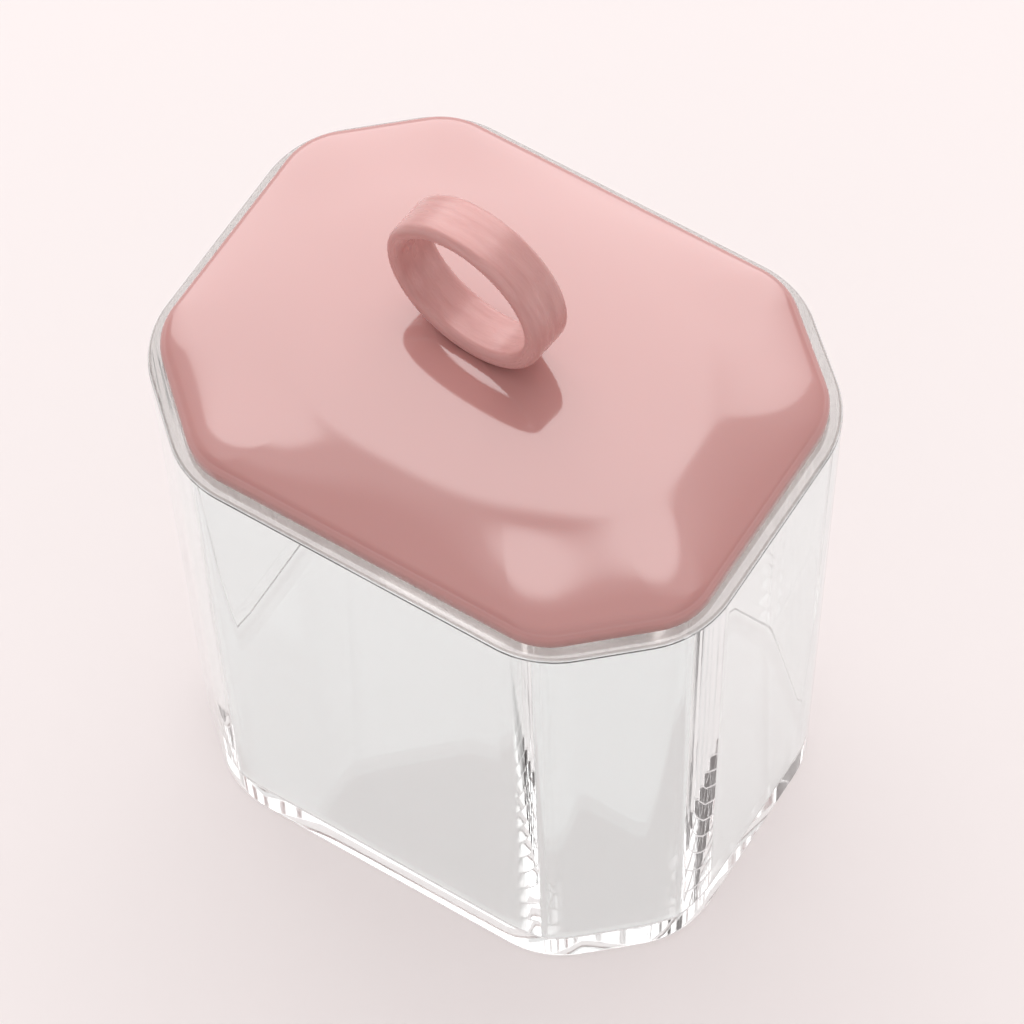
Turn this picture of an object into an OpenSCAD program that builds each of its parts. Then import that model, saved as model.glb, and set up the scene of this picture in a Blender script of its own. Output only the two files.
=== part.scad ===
// Clear storage box for cotton pads and swabs, with a domed lift-off lid
// and an upright ring to lift it by. Millimetres, +Z up. The origin is at
// the middle of the face that the box stands on, with its long sides along X.

/* [Box] */
// Length of the box at its lip, along X
body_length = 105; // [96:1:140]
// Width of the box at its lip, along Y
body_width = 82; // [76:1:120]
// Height of the lip above the table
body_height = 110; // [60:1:160]
// How far each corner is cut back along the long side
cut_along = 20; // [15:0.5:24]
// How far each corner is cut back along the short side
cut_across = 18; // [14:0.5:22]
// Outside radius of the eight upright corners
corner_radius = 18; // [10:0.5:20]
// Inside radius of the eight upright corners
inner_corner_radius = 2; // [1.5:0.5:5]
// Thickness of the side walls
wall = 3.6; // [3.2:0.1:4.4]
// Thickness of the floor
floor_thickness = 5; // [3:0.5:8]
// How much narrower each side is at the table than at the lip
draft = 2.1; // [0.5:0.1:3]
// Rounding of the edge that stands on the table
base_edge_radius = 2; // [0.8:0.1:3]
// Rounding between the floor and the walls, inside
floor_fillet = 1.6; // [0.5:0.1:3]
// Rounding of the outer edge of the lip
lip_round = 0.8; // [0.3:0.1:1.2]

/* [Lid] */
// Height of the lid's top above the lip
lid_height = 12; // [9:0.5:18]
// Width of the lip that shows all round the lid
lip_reveal = 2.5; // [1.6:0.1:2.6]
// Thickness of the lid's shell
lid_wall = 2.2; // [1.6:0.1:2.8]
// Corner radius of the lid's outline
lid_corner_radius = 12; // [10:0.5:13]
// Height of the straight part of the lid's edge
lid_land = 2.2; // [1:0.1:3]
// Rounding where the edge turns into the dome
lid_edge_radius = 2.4; // [1:0.1:3]
// Slope of the dome where it leaves the edge, in degrees
shoulder_angle = 25; // [20:1:38]
// How far in from the edge the dome has turned from eight sides to an oval
oval_reach = 12; // [10:1:24]
// Depth of the skirt that finds the mouth of the box
skirt_depth = 3; // [2:0.5:6]
// Thickness of the skirt
skirt_thickness = 1.8; // [1.2:0.1:2.4]
// Gap between the skirt and the mouth, each side
skirt_clearance = 0.4; // [0.3:0.05:0.7]

/* [Ring] */
// Outside diameter of the ring
ring_diameter = 30; // [28:0.5:40]
// Diameter of its finger hole
ring_hole = 24; // [18:0.5:24.5]
// Width of the ring, along its axis
ring_width = 8.5; // [6:0.5:10]
// Rounding of the ring's four edges
ring_round = 1.3; // [0.8:0.1:2.4]
// Turn of the ring about the upright axis, in degrees from the X axis
ring_turn = -6; // [-90:1:90]
// Distance of the ring from the lid's middle, along X
ring_offset = -2.5; // [-3:0.5:3]
// How much of the ring's lowest point is flat
ring_flat = 0.4; // [0.2:0.1:0.8]
// Diameter of the peg under the ring
peg_diameter = 5; // [3:0.5:5]
// Length of the peg
peg_length = 6; // [4:0.5:7]
// Gap round the peg, filled with cement
peg_clearance = 0.05; // [0.03:0.01:0.1]

/* [Smoothness] */
// Steps in each upright corner
corner_steps = 6; // [4:1:8]
// Steps along each side between two corners
side_steps = 4; // [2:1:6]
// Steps across the dome
dome_steps = 13; // [8:1:15]

/* [Hidden] */

// Small rounding that breaks every other edge
edge_break = 0.4;
// Steps in a small rounding
round_steps = 4;
// Facets round the peg and its hole, and round the ring
peg_facets = 48;
ring_facets = 72;
// How much the corner cuts and the corner radius grow towards the dome's middle
cut_growth = 0.35;
radius_growth = 1.6;
// Share of the room at a corner that its radius may fill
radius_limit = 0.96;
// Power of the dome's oval: 2 is an ellipse, and more is squarer
oval_power = 2.4;
// Power that draws the dome's rings together near the edge
ring_crowding = 1.4;
// Flat left round the ring's width at the middle of the dome
seat_margin = 2;
// Material round the peg hole, and below its end
boss_wall = 2;
// How far a cut goes past the face that it starts from
cut_past = 1;

// A plan is [half length, half width, cut along, cut across, corner radius]
lip_plan = [body_length / 2, body_width / 2, cut_along, cut_across, corner_radius];
lid_plan = with_radius(inset(lip_plan, lip_reveal), lid_corner_radius);
lid_z = body_height;
lid_top = lid_z + lid_height;

// The middle of the dome is flat, to seat the ring
seat_half = ring_width / 2 + seat_margin;
dome_span = lid_plan[1] - seat_half;
dome_start = lid_edge_radius * (1 - sin(shoulder_angle));
dome_base = lid_land + lid_edge_radius * cos(shoulder_angle);
dome_rise = lid_height - dome_base;
dome_power = tan(shoulder_angle) * (dome_span - dome_start) / dome_rise;

// Angle that the cut face's normal makes with X
function cut_angle(plan) = atan2(plan[2], plan[3]);

function with_radius(plan, radius) = [plan[0], plan[1], plan[2], plan[3], radius];

// The plan moved in by one distance on all eight sides
function inset(plan, d) = let (a = cut_angle(plan)) [
    plan[0] - d,
    plan[1] - d,
    plan[2] - d * (1 - tan((90 - a) / 2)),
    plan[3] - d * (1 - tan(a / 2)),
    plan[4]
];

// The corner radius, kept to what the sides leave room for
function room_radius(plan) = let (
    a = cut_angle(plan),
    cut_length = norm([plan[2], plan[3]])
) min(
    plan[4],
    radius_limit * (plan[1] - plan[3]) / tan(a / 2),
    radius_limit * (plan[0] - plan[2]) / tan((90 - a) / 2),
    radius_limit * cut_length / (tan(a / 2) + tan((90 - a) / 2))
);

// The eight sharp corners of a plan, anticlockwise
function corners(plan) = let (x = plan[0], y = plan[1], cx = plan[2], cy = plan[3]) [
    [x, y - cy], [x - cx, y], [cx - x, y], [-x, y - cy],
    [-x, cy - y], [cx - x, -y], [x - cx, -y], [x, cy - y]
];

// The directions that the sides face, from +X round to +X again
function facings(plan) = let (a = cut_angle(plan))
    [0, a, 90, 180 - a, 180, 180 + a, 270, 360 - a, 360];

// A point moved by a share of the way to the oval that is as long and as wide as the plan
function towards_oval(p, plan, share) = let (
    t = atan2(p[1] / plan[1], p[0] / plan[0]),
    reach = pow(pow(abs(cos(t)), oval_power) + pow(abs(sin(t)), oval_power), -1 / oval_power)
) (1 - share) * p + share * reach * [plan[0] * cos(t), plan[1] * sin(t)];

// One ring of points: the plan with its corners rounded, at height z. Each
// side has a number of steps, and a share of the way to the oval can be given
function ring_points(plan, z, steps = 1, oval = 0) = let (
    tips = corners(plan),
    turns = facings(plan),
    r = room_radius(plan),
    arcs = [for (i = [0 : 7]) let (
        from = turns[i],
        to = turns[i + 1],
        sides = [cos(from) + cos(to), sin(from) + sin(to)],
        centre = tips[i] - r * sides / (1 + cos(to - from))
    ) [for (k = [0 : corner_steps]) let (t = from + (to - from) * k / corner_steps)
        centre + r * [cos(t), sin(t)]]]
) [
    for (i = [0 : 7]) let (
        end = arcs[i][corner_steps],
        next = arcs[(i + 1) % 8][0],
        side = [for (k = [1 : 1 : steps - 1]) end + (next - end) * k / steps]
    ) for (p = concat(arcs[i], side)) let (q = towards_oval(p, plan, oval))
        [q[0], q[1], z]
];

// A closed skin over rings that all have the same number of points
module skin(rings) {
    count = len(rings[0]);
    last = len(rings) - 1;
    points = [for (ring = rings) for (p = ring) p];
    sides = [for (j = [0 : last - 1]) for (i = [0 : count - 1]) let (
        n = (i + 1) % count,
        a = j * count + i,
        b = j * count + n,
        c = a + count,
        d = b + count
    ) each [[a, c, b], [b, c, d]]];
    first_cap = [for (i = [0 : count - 1]) i];
    last_cap = [for (i = [count - 1 : -1 : 0]) last * count + i];
    polyhedron(points = points, faces = concat([first_cap], sides, [last_cap]));
}

// The box's plans at height z, outside and inside
function outside(z) = inset(lip_plan, draft * (1 - z / body_height));
function inside(z) = with_radius(inset(outside(z), wall), inner_corner_radius);

function quarter(k) = 90 * k / round_steps;

// One moulding: up the outside, over the lip and down the inside
module box_body() {
    outer_low = [for (k = [0 : round_steps]) let (
        z = base_edge_radius * (1 - cos(quarter(k))),
        d = base_edge_radius * (1 - sin(quarter(k)))
    ) ring_points(inset(outside(z), d), z)];
    outer_lip = [for (k = [0 : round_steps]) let (
        z = body_height - lip_round * (1 - sin(quarter(k))),
        d = lip_round * (1 - cos(quarter(k)))
    ) ring_points(inset(outside(z), d), z)];
    inner_lip = [
        ring_points(inset(inside(body_height), -edge_break), body_height),
        ring_points(inside(body_height - edge_break), body_height - edge_break)
    ];
    inner_floor = [for (k = [0 : round_steps]) let (
        z = floor_thickness + floor_fillet * (1 - sin(quarter(k))),
        d = floor_fillet * (1 - cos(quarter(k)))
    ) ring_points(inset(inside(z), d), z)];
    color([0.93, 0.93, 0.93, 0.35])
        skin(concat(outer_low, outer_lip, inner_lip, inner_floor));
}

// The lid's plan at an inset from its edge, turning rounder towards the middle
function dome_plan(d) = let (
    s = d / lid_plan[1],
    left = 1 - s,
    cut = left * (1 + cut_growth * s)
) [
    left * (lid_plan[0] + (lid_plan[0] - lid_plan[1]) * s),
    left * lid_plan[1],
    cut * lid_plan[2],
    cut * lid_plan[3],
    left * lid_corner_radius * (1 + radius_growth * s)
];

// Height of the dome above the lip, at an inset from the lid's edge
function dome_height(d) = dome_base
    + dome_rise * (1 - pow(max(0, 1 - (d - dome_start) / (dome_span - dome_start)), dome_power));

// Inset of dome ring k, closer together near the edge
function dome_inset(k, start) = start + (dome_span - start) * pow(k / dome_steps, ring_crowding);

// A ring of the lid, from a height above the lip
function lid_ring(plan, rise, oval = 0) = ring_points(plan, lid_z + rise, side_steps, oval);

// One ring of the dome, or of the ceiling that follows it at a depth below
function dome_ring(d, depth) = let (s = min(1, (d - dome_start) / (oval_reach - dome_start)))
    lid_ring(dome_plan(d), dome_height(d) - depth, s * s * (3 - 2 * s));

// The skirt's plans, from the mouth that it drops into
skirt_outer = with_radius(
    inset(inside(body_height), skirt_clearance),
    max(1, inner_corner_radius - skirt_clearance)
);
skirt_inner = with_radius(
    inset(skirt_outer, skirt_thickness),
    max(1, skirt_outer[4] - skirt_thickness)
);
skirt_inset = lip_plan[1] - lip_reveal - skirt_inner[1];

// The shell without its boss: out over the ceiling, round the skirt, up the dome
module lid_shell() {
    ceiling = [for (k = [dome_steps : -1 : 1])
        dome_ring(dome_inset(k, skirt_inset + edge_break), lid_wall)];
    skirt = [
        lid_ring(skirt_inner, dome_height(skirt_inset) - lid_wall - edge_break),
        lid_ring(skirt_inner, edge_break - skirt_depth),
        lid_ring(inset(skirt_inner, -edge_break), -skirt_depth),
        lid_ring(inset(skirt_outer, edge_break), -skirt_depth),
        lid_ring(skirt_outer, edge_break - skirt_depth),
        lid_ring(skirt_outer, 0),
        lid_ring(inset(lid_plan, edge_break), 0),
        lid_ring(lid_plan, edge_break)
    ];
    edge = [for (k = [0 : round_steps]) let (
        t = (90 - shoulder_angle) * k / round_steps,
        d = lid_edge_radius * (1 - cos(t))
    ) lid_ring(dome_plan(d), lid_land + lid_edge_radius * sin(t))];
    dome = [for (k = [1 : dome_steps]) dome_ring(dome_inset(k, dome_start), 0)];
    skin(concat(ceiling, skirt, edge, dome));
}

peg_hole_depth = peg_length + edge_break;
hole_radius = peg_diameter / 2 + peg_clearance;

// Domed shell, with a boss under its middle for the ring's peg
module lid() {
    boss_depth = peg_hole_depth + boss_wall;
    color([0.90, 0.70, 0.69])
    difference() {
        union() {
            lid_shell();
            translate([ring_offset, 0, lid_top - boss_depth])
                cylinder(h = boss_depth - lid_wall / 2, r = hole_radius + boss_wall, $fn = peg_facets);
        }
        translate([ring_offset, 0, lid_top - peg_hole_depth])
            cylinder(h = peg_hole_depth + cut_past, r = hole_radius, $fn = peg_facets);
    }
}

// The ring's section, a flat band with soft edges
module ring_section() {
    inner = ring_hole / 2;
    thick = (ring_diameter - ring_hole) / 2;
    r = min(ring_round, thick / 2 - edge_break / 2);
    y = ring_width / 2 - r;
    polygon([
        for (corner = [
            [inner + thick - r, y, 0],
            [inner + r, y, 90],
            [inner + r, -y, 180],
            [inner + thick - r, -y, 270]
        ])
        for (k = [0 : 2 * round_steps]) let (t = corner[2] + quarter(k) / 2)
            [corner[0] + r * cos(t), corner[1] + r * sin(t)]
    ]);
}

// Upright ring, flat where it meets the lid, with its peg
module ring_handle() {
    radius = ring_diameter / 2;
    centre_z = lid_top + radius - ring_flat;
    below = ring_flat + cut_past;
    color([0.92, 0.68, 0.67])
    translate([ring_offset, 0, 0]) rotate([0, 0, ring_turn]) {
        difference() {
            translate([0, 0, centre_z]) rotate([90, 0, 0])
                rotate_extrude($fn = ring_facets) ring_section();
            translate([-radius, -ring_width, lid_top - below])
                cube([2 * radius, 2 * ring_width, below]);
        }
        // The peg goes up into the ring by the flat's depth
        translate([0, 0, lid_top - peg_length])
            cylinder(h = peg_length + ring_flat, d = peg_diameter, $fn = peg_facets);
    }
}

box_body();
lid();
ring_handle();
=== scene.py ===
import bpy
import bmesh
import math
from mathutils import Matrix, Vector


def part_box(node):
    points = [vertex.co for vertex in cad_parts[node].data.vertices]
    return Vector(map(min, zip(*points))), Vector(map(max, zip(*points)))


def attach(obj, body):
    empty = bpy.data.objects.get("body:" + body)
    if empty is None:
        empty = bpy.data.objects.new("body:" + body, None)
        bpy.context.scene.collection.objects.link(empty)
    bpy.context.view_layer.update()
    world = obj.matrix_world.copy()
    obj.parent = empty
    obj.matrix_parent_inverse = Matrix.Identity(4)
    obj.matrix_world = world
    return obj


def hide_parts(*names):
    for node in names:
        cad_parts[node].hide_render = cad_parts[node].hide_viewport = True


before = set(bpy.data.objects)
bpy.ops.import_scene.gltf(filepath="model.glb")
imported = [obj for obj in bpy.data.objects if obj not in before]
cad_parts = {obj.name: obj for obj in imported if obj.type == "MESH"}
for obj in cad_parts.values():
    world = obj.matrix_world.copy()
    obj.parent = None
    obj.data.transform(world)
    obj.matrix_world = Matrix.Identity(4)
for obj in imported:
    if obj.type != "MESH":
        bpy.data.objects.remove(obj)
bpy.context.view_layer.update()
mm = 0.001
up = Vector((0, 0, 1))

# The view that the photograph was taken from. The roll turns the camera about its own axis
cameraSet = {
    "azimuth": 33.54,
    "elevation": 59.67,
    "roll": -1.86,
    "distance": 973.0 * mm,
    "target": Vector((-19.97, 34.12, 0.94)) * mm,
    "lens": 190.5,
    "sensor": 36,
}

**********

== What to work on ==
The lines to be given again exactly are those from the one containing "with its peg" up to and including the one containing "bpy.data.objects.remove(obj)".

== Result of this exercise ==
// Upright ring, flat where it meets the lid, with its peg
module ring_handle() {
    radius = ring_diameter / 2;
    centre_z = lid_top + radius - ring_flat;
    below = ring_flat + cut_past;
    color([0.92, 0.68, 0.67])
    translate([ring_offset, 0, 0]) rotate([0, 0, ring_turn]) {
        difference() {
            translate([0, 0, centre_z]) rotate([90, 0, 0])
                rotate_extrude($fn = ring_facets) ring_section();
            translate([-radius, -ring_width, lid_top - below])
                cube([2 * radius, 2 * ring_width, below]);
        }
        // The peg goes up into the ring by the flat's depth
        translate([0, 0, lid_top - peg_length])
            cylinder(h = peg_length + ring_flat, d = peg_diameter, $fn = peg_facets);
    }
}

box_body();
lid();
ring_handle();
=== scene.py ===
import bpy
import bmesh
import math
from mathutils import Matrix, Vector


def part_box(node):
    points = [vertex.co for vertex in cad_parts[node].data.vertices]
    return Vector(map(min, zip(*points))), Vector(map(max, zip(*points)))


def attach(obj, body):
    empty = bpy.data.objects.get("body:" + body)
    if empty is None:
        empty = bpy.data.objects.new("body:" + body, None)
        bpy.context.scene.collection.objects.link(empty)
    bpy.context.view_layer.update()
    world = obj.matrix_world.copy()
    obj.parent = empty
    obj.matrix_parent_inverse = Matrix.Identity(4)
    obj.matrix_world = world
    return obj


def hide_parts(*names):
    for node in names:
        cad_parts[node].hide_render = cad_parts[node].hide_viewport = True


before = set(bpy.data.objects)
bpy.ops.import_scene.gltf(filepath="model.glb")
imported = [obj for obj in bpy.data.objects if obj not in before]
cad_parts = {obj.name: obj for obj in imported if obj.type == "MESH"}
for obj in cad_parts.values():
    world = obj.matrix_world.copy()
    obj.parent = None
    obj.data.transform(world)
    obj.matrix_world = Matrix.Identity(4)
for obj in imported:
    if obj.type != "MESH":
        bpy.data.objects.remove(obj)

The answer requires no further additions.